Yapay zekâ teknolojilerinin etik sınırları zorladığı bir başka örnek, Harvard Üniversitesi’nden iki öğrencinin geliştirdiği bir uygulamaydı. Meta Ray-Ban üzerinde oluşturdukları bu uygulama, kullanıcıların ilk kez gördükleri kişiler hakkında detaylı bilgi sahibi olmalarını sağlıyor. Sosyal medya profillerinden kamuya açık verilere kadar birçok kaynağı tarayan bu teknoloji sayesinde kullanıcılar, metroda karşılaştıkları kişilere isimleriyle seslenerek belki hatırlayamadıkları bir arkadaşları gibi yaklaşabiliyorlar. Bu teknoloji, kamuya açık veri kaynaklarını kullanarak çalıştığı için tamamen yasal kabul ediliyor.  Ancak siber güvenlik uzmanları, bu ve benzeri teknolojilerin kötü niyetli insanlar tarafından dolandırıcılık maksadıyla ne kadar kolay kullanılabileceği konusunda uyarıyor. 

Yapay zekanın “ağababası” olarak anılan Geoffrey Hinton, 2023 yılından beri bu teknolojilerin kontrolsüz gelişimine karşı sert uyarılarda bulunuyor. Hinton, uzun yıllar yapay sinir ağları ve derin öğrenme konularındaki araştırmalarıyla Google Brain’de çalıştıktan sonra yapay zekanın insanlık için potansiyel bir tehdit olduğunu fark ederek görevinden istifa etmişti. Şimdi ise toplumu bu konuda bilinçlendirmeyi bir sorumluluk olarak görüyor. Hinton, yapay zekanın kontrolsüz bir şekilde gelişmesinin toplumları derin bir kaosa sürükleyebileceğini ifade ediyor. Özellikle otonom yapay zekâ sistemlerinin, insan iradesinden bağımsız olarak hareket edebileceği senaryolara dikkat çekiyor. 

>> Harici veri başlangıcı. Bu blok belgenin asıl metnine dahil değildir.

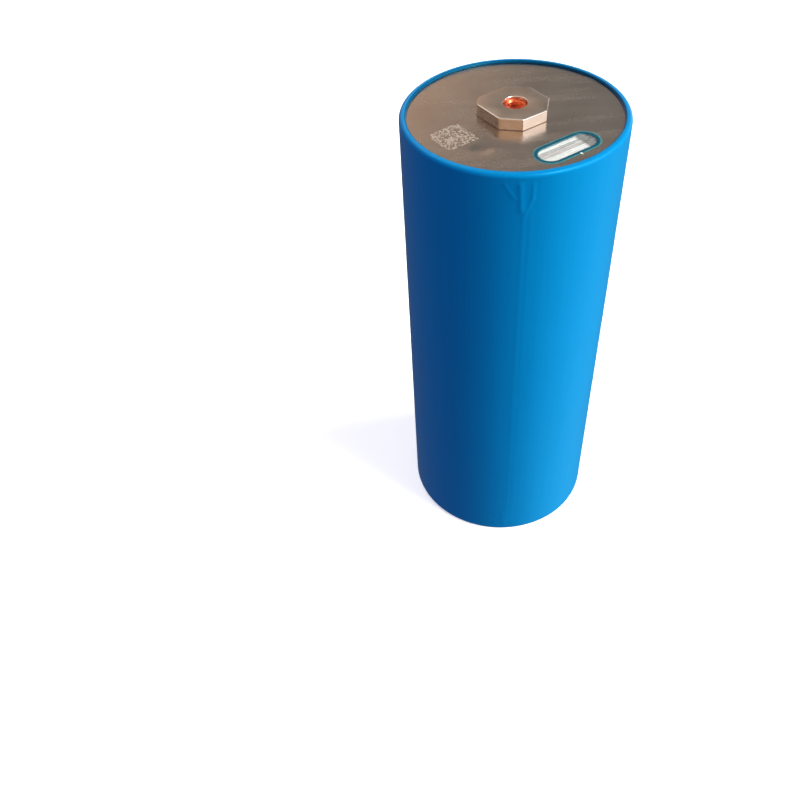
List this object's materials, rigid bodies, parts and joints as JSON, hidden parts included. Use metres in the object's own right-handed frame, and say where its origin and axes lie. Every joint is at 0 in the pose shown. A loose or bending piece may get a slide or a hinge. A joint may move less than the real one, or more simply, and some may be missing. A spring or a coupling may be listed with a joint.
{
  "type": "cylindrical battery cell",
  "caption": "Large round lithium cell in a blue shrink sleeve, with an eight-sided terminal block, a fill port and an oblong vent in its recessed metal top.",
  "frame": {"origin": "centre of the circle on which the sleeve's lower rim stands", "axes": "+Z along the cell's axis, from the base to the terminal block; +X and +Y across it, with the top vent towards +X and -Y"},
  "size_m": [0.066, 0.066, 0.16],
  "materials": {
    "sleeve": "satin-glossy blue heat-shrink PVC with fine shrink puckers",
    "cover": "warm grey satin rolled metal, faint handling stains",
    "block": "milled, with bright bevelled edges",
    "copper": "bare pressed copper, orange-red",
    "aluminium": "plain rolled",
    "foil": "bright streaky foil",
    "vent_seal": "teal-blue glossy sealing frame",
    "vent_film": "clear thin film",
    "dark_plastic": "dark slate insulating sheet, matte",
    "pale_plastic": "moulded, matte",
    "rubber": "moulded sealing rubber",
    "separator": "microporous film",
    "cathode": "coated foil, dark grey",
    "anode": "coated foil, graphite black",
    "wrap": "thin adhesive film"
  },
  "bodies": {
    "root": {"shrink_sleeve": "sleeve", "can_tube": "aluminium", "top_cover": "cover", "base_cover": "cover", "top_vent_diaphragm": "foil", "top_vent_seal": "vent_seal", "top_vent_film": "vent_film", "base_vent_diaphragm": "foil", "base_vent_seal": "vent_seal", "base_vent_film": "vent_film", "fill_port_cap": "cover", "fill_port_plug": "rubber", "terminal_block": "block", "outer_terminal_insulator": "dark_plastic", "negative_post": "copper", "post_seal_ring": "rubber", "inner_terminal_insulator": "pale_plastic", "base_insulator": "dark_plastic", "cathode_sheet": "cathode", "separator_inner": "separator", "anode_sheet": "anode", "separator_outer": "separator", "winding_core": "pale_plastic", "roll_wrap": "wrap", "negative_collector": "copper", "positive_collector": "aluminium", "negative_tab": "copper", "positive_tab": "aluminium", "upper_spacer_ring": "pale_plastic", "lower_spacer_ring": "pale_plastic"}
  },
  "joints": []
}
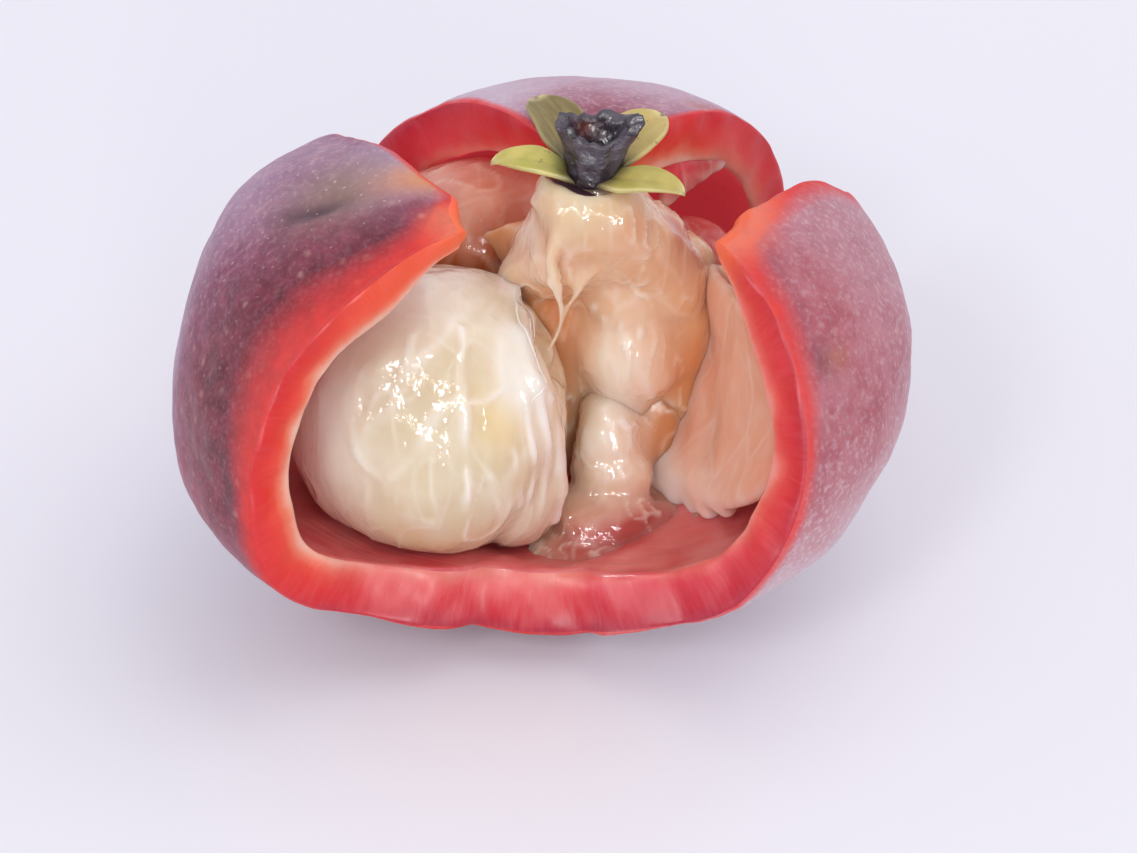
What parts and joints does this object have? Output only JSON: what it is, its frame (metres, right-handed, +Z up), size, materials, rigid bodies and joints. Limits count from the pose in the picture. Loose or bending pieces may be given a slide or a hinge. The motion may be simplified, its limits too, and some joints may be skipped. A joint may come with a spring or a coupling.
{
  "type": "opened kokum fruit",
  "caption": "Opened kokum fruit: a thick purple-red rind cut into splayed flaps around wet cream pulp segments, with a green calyx and a broken stem on top.",
  "frame": {"origin": "middle of the flat spot that the fruit rests on", "axes": "+Z up through the stem end, -Y out of the cut front opening, -X toward the left flap"},
  "size_m": [0.0511, 0.0415, 0.0383],
  "materials": {
    "rind": "waxy purple-red skin with pale specks over crimson flesh",
    "pulp": "wet translucent cream pulp",
    "amber_pulp": "wet translucent salmon and amber pulp",
    "core": "wet peach fibres and folds",
    "calyx": "matt olive and lime green with brown specks",
    "stem": "dark charred bark, broken and damp"
  },
  "bodies": {
    "root": {"rind": "rind", "seed_front_left": "pulp", "seed_right": "pulp", "pulp_right": "pulp", "seed_back_left": "amber_pulp", "seed_back": "amber_pulp", "seed_back_right": "amber_pulp", "core": "core", "sepal_front_left": "calyx", "sepal_front_right": "calyx", "sepal_back_left": "calyx", "sepal_back_right": "calyx", "stem": "stem"}
  },
  "joints": []
}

Teknoloji, insanoğlunun hayal gücünü aşan bir hızla ilerliyor. Ancak, bu ilerlemenin insani değerler çerçevesinde sınırlandırılması ve yönlendirilmesi konusunda aynı hızda etik ve yasal düzenlemeler yapılamıyor. Sosyal bilimlerin, teknolojinin hızına yetişmek için daha yoğun çalışması ve daha aktif bir rol üstlenmesi gerekiyor. Yeni teknolojiler, yalnızca ekonomik veya teknik açıdan değil, etik, sosyolojik ve psikolojik boyutlarıyla da analiz edilmeli. Aksi takdirde insanlık, işsizliğin ötesinde, toplumsal güvenin tamamen yitip gittiği bir kaosa sürüklenebilir. Geleceği şekillendirmek için teknolojiyi doğru anlamak ve ona insanlığın yararına olacak şekilde bir yön vermek çağımızın en acil gerekliliklerinden biridir.